## What the task requires
Look for "that" in each line of the entries, and return the matching lines.

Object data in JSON
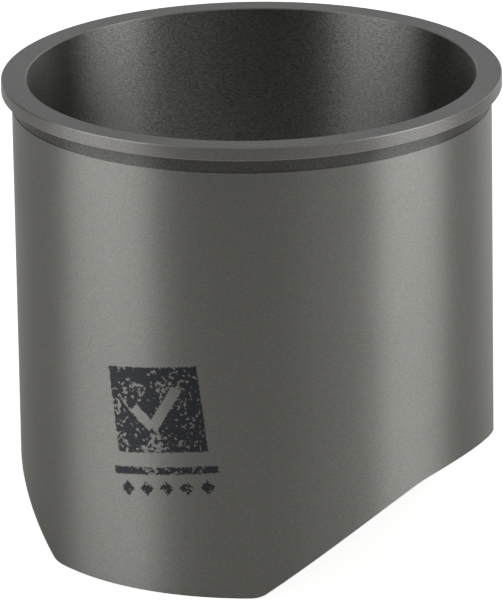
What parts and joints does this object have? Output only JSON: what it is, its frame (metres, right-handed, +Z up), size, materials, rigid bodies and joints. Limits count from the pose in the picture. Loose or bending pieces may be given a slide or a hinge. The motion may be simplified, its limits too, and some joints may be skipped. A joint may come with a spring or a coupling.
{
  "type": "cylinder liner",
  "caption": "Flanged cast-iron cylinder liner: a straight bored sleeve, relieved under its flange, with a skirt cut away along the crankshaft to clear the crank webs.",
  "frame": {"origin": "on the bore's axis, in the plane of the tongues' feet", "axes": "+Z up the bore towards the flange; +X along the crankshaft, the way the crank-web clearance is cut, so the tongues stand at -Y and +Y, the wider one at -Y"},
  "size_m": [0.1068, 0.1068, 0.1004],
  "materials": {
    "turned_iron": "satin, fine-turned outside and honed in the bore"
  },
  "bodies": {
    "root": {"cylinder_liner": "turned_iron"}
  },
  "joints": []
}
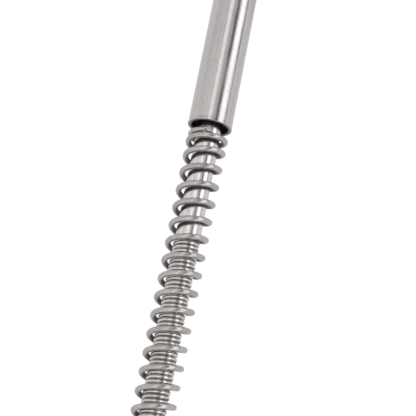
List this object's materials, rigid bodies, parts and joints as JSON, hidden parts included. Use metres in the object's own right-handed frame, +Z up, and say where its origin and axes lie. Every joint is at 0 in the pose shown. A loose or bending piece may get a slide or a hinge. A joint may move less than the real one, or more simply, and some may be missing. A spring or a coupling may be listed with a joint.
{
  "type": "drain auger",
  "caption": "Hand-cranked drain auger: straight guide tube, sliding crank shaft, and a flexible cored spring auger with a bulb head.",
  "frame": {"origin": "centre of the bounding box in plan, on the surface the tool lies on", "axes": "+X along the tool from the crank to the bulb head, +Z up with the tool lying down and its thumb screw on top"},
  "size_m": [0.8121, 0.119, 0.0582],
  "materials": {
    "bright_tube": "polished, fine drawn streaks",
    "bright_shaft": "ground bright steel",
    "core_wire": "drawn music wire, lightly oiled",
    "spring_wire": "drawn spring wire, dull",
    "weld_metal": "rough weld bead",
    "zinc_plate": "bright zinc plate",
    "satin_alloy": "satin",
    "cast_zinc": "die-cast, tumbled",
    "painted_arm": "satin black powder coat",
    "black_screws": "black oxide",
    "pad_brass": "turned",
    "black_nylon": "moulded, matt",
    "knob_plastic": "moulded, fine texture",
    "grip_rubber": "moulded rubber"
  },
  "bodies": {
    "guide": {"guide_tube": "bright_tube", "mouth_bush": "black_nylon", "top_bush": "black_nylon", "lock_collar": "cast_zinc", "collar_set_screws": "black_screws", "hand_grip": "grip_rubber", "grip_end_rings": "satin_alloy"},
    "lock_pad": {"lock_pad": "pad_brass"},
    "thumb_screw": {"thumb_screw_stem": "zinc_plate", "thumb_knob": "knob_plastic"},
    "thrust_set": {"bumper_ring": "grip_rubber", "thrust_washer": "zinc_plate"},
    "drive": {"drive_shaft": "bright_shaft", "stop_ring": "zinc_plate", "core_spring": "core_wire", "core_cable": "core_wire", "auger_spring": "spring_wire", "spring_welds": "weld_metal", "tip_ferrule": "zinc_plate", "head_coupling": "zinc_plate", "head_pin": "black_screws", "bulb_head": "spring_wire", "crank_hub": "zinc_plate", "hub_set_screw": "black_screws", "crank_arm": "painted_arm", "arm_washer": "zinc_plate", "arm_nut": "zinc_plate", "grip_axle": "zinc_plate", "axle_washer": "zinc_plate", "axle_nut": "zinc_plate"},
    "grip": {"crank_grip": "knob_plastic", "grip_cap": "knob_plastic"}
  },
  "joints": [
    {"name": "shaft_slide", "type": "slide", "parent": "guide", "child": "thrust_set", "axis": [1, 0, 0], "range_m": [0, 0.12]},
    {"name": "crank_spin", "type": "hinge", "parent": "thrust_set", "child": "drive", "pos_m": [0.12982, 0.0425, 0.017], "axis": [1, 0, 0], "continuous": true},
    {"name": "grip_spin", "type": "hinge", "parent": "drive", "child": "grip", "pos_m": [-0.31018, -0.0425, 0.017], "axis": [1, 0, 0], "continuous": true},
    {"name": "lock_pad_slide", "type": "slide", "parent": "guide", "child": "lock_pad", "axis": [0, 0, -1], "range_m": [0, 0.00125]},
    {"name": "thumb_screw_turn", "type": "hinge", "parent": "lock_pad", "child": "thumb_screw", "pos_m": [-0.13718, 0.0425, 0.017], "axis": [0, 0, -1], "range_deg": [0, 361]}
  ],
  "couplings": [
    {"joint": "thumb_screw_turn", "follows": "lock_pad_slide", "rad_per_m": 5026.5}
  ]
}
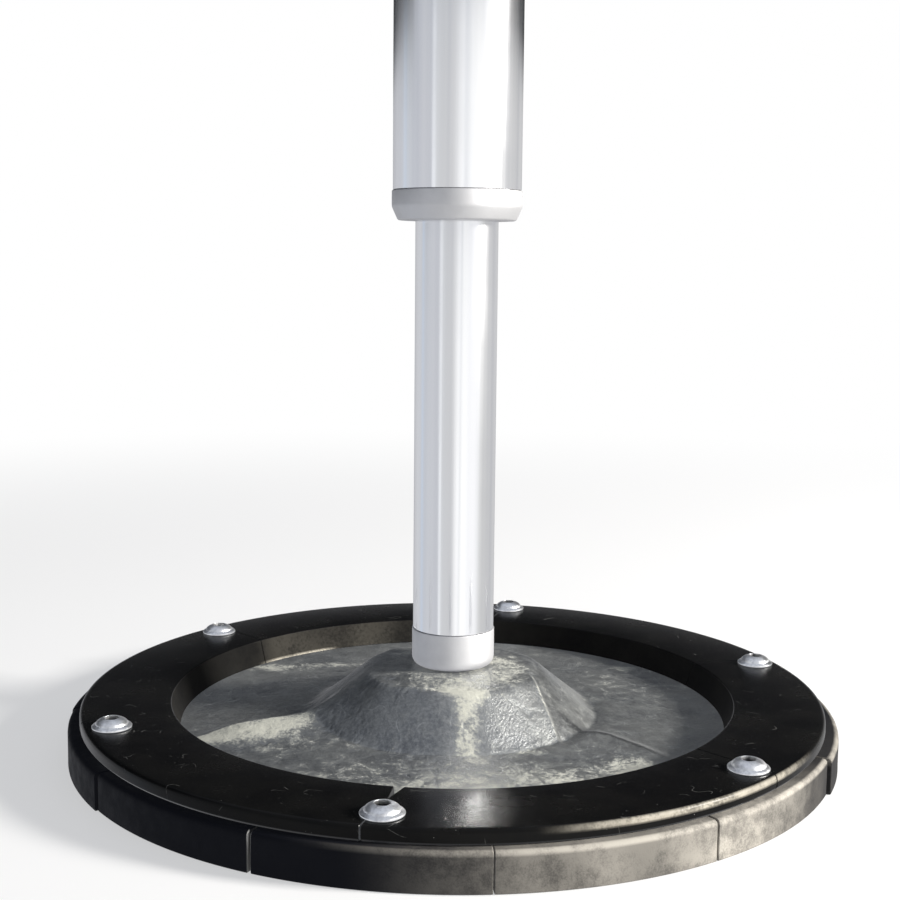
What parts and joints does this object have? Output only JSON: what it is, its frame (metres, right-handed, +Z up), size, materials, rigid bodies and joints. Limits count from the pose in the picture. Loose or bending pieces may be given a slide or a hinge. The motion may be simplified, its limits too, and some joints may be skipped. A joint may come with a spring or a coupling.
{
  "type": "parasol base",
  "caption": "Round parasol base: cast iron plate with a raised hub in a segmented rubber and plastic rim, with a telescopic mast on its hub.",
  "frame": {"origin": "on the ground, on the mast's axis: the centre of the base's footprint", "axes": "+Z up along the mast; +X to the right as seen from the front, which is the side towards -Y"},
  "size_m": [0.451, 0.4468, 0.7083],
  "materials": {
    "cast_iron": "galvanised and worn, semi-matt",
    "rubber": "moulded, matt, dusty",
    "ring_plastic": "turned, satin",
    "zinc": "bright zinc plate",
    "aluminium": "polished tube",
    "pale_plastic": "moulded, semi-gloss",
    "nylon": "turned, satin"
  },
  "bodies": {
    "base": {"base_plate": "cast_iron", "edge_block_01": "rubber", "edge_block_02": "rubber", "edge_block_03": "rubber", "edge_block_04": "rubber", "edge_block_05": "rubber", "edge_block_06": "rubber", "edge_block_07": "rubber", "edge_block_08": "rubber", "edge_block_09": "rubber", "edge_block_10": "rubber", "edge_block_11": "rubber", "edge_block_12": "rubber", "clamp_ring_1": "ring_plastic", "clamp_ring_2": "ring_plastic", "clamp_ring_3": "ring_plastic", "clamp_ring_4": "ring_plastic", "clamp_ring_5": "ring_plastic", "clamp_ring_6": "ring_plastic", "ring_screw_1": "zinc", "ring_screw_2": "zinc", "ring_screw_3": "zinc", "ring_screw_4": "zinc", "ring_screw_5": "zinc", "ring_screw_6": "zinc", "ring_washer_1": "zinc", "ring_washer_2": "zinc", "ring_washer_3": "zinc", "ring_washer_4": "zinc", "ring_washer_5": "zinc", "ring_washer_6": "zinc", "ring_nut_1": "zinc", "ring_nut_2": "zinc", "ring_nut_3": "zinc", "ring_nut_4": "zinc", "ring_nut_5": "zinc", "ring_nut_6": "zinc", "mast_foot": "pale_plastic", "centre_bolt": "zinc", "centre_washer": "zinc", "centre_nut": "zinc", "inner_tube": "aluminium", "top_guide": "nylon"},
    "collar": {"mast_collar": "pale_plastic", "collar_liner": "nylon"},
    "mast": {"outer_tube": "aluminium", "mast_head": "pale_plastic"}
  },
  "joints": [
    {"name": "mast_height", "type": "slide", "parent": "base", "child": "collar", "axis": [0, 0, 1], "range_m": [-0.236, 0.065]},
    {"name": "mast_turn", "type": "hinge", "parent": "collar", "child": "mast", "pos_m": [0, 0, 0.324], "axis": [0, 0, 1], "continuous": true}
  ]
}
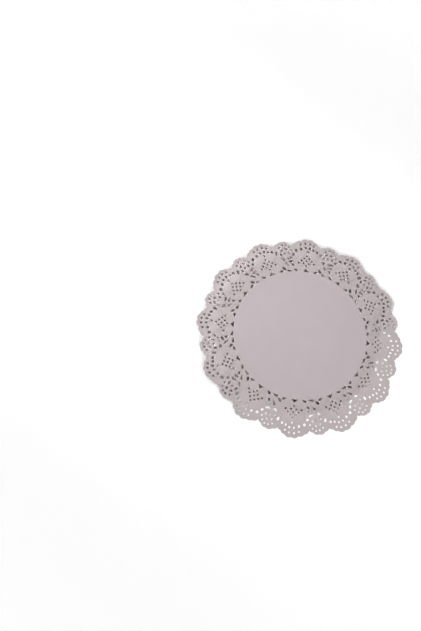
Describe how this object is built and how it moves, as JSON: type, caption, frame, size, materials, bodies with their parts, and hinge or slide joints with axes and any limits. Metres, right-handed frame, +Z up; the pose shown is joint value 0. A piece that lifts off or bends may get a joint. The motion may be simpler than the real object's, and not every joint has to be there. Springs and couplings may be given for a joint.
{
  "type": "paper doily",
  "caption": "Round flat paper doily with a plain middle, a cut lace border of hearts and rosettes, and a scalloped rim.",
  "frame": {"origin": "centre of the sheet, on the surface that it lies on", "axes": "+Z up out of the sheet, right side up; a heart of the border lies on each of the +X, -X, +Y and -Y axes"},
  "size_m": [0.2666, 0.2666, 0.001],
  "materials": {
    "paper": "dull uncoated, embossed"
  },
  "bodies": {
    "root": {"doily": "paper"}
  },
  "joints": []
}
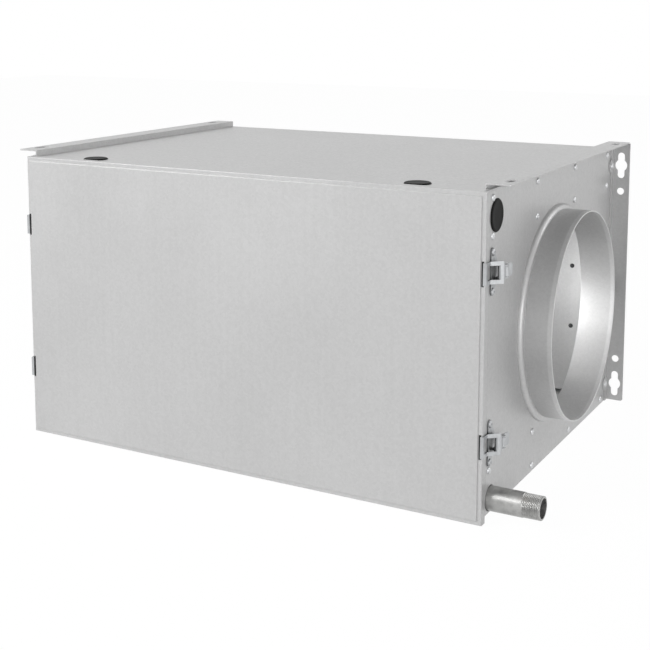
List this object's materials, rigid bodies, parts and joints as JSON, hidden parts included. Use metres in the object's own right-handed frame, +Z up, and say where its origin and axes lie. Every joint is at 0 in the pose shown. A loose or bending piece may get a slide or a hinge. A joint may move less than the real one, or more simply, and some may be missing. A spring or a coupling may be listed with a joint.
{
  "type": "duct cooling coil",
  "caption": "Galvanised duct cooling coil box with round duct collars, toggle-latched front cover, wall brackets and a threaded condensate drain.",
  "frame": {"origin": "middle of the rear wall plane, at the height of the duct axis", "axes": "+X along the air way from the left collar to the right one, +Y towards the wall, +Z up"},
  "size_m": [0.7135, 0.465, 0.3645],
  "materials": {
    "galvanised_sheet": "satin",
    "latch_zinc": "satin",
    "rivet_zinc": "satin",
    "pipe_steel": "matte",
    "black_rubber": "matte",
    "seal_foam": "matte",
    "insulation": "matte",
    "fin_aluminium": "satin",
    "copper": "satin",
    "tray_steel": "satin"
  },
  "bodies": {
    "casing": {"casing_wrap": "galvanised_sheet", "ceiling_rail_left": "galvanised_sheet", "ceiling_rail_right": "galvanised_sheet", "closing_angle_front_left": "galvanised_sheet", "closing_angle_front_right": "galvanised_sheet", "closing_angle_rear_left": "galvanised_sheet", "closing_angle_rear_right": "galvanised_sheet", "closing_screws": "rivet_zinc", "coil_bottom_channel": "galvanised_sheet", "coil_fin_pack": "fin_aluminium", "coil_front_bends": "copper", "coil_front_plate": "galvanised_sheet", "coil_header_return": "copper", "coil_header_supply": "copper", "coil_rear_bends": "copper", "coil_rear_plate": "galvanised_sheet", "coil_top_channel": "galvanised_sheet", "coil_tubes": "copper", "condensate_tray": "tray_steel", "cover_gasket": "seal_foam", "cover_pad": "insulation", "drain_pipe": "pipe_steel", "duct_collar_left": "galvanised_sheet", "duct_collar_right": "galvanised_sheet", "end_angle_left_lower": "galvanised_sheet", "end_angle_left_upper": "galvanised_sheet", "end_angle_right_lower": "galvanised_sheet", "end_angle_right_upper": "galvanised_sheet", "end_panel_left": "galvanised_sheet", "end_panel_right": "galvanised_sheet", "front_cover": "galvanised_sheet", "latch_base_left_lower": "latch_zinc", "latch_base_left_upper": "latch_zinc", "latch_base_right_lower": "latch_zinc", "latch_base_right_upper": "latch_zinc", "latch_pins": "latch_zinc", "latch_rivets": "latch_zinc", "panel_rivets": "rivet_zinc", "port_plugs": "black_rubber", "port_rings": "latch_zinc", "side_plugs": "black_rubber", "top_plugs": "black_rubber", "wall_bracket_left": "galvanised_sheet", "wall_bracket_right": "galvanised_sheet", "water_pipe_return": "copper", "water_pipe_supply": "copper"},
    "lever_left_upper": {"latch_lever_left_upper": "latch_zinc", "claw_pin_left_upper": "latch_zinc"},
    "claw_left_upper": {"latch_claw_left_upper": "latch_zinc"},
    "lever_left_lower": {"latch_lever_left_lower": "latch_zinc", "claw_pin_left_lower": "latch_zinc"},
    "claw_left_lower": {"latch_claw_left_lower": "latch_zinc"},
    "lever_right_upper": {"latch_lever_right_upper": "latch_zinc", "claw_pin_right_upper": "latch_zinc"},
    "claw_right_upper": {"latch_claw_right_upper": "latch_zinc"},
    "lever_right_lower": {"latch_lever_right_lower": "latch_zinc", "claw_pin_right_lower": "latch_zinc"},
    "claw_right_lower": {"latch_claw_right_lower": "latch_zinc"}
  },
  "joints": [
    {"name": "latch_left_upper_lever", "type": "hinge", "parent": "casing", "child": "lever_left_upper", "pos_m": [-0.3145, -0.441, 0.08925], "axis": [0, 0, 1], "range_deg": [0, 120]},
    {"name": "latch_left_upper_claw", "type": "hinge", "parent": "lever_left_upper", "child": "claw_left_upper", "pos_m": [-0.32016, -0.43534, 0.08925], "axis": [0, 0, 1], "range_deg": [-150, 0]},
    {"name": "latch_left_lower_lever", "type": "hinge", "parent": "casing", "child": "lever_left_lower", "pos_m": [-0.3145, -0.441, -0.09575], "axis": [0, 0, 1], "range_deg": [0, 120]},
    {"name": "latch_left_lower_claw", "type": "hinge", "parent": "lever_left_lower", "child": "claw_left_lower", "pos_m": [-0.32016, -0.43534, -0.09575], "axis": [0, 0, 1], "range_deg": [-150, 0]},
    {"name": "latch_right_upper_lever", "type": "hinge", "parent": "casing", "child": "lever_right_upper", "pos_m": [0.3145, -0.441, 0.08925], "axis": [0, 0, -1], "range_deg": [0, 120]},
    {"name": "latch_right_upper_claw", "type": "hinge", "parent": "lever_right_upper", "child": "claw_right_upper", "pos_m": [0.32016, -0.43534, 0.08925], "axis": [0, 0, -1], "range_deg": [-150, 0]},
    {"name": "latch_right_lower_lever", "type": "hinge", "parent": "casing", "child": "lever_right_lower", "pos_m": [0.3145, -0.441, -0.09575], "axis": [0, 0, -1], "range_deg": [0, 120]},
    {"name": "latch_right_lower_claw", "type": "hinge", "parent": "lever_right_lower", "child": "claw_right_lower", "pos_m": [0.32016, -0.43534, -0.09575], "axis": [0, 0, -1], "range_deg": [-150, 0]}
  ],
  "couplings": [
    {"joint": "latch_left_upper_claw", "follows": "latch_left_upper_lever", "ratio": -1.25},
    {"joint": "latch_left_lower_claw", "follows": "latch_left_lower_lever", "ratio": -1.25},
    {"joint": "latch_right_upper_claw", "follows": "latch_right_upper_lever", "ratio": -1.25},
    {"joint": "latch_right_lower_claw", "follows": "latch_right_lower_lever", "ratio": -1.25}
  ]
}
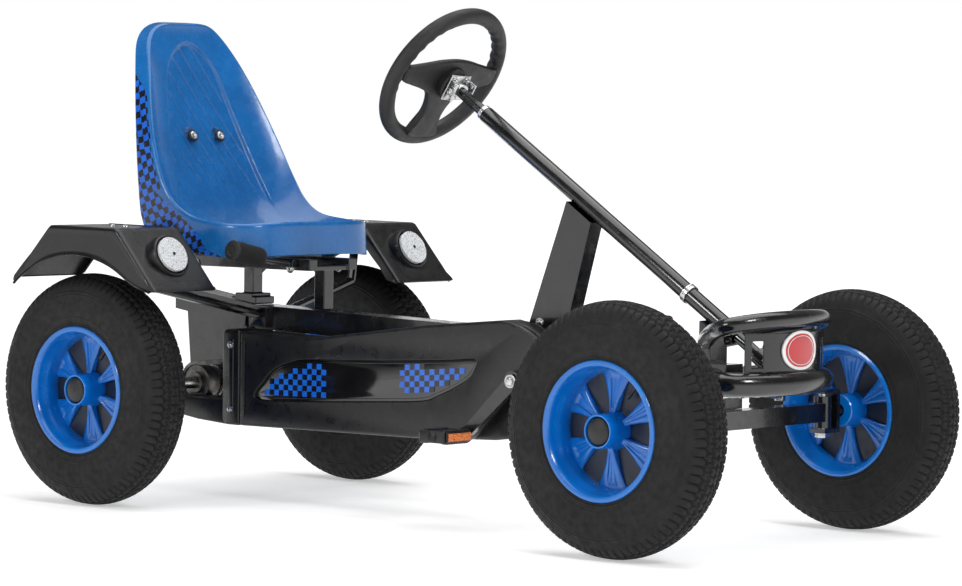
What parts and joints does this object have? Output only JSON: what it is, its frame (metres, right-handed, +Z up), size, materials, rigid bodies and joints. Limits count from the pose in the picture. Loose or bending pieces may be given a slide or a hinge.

## Final result
Describe how this object is built and how it moves, as JSON: type, caption, frame, size, materials, bodies with their parts, and hinge or slide joints with axes and any limits. Metres, right-handed frame, +Z up; the pose shown is joint value 0. A piece that lifts off or bends may get a joint. The motion may be simpler than the real object's, and not every joint has to be there. Springs and couplings may be given for a joint.
  "frame": {"origin": "centre of the sheet, on the surface that it lies on", "axes": "+Z up out of the sheet, right side up; a heart of the border lies on each of the +X, -X, +Y and -Y axes"},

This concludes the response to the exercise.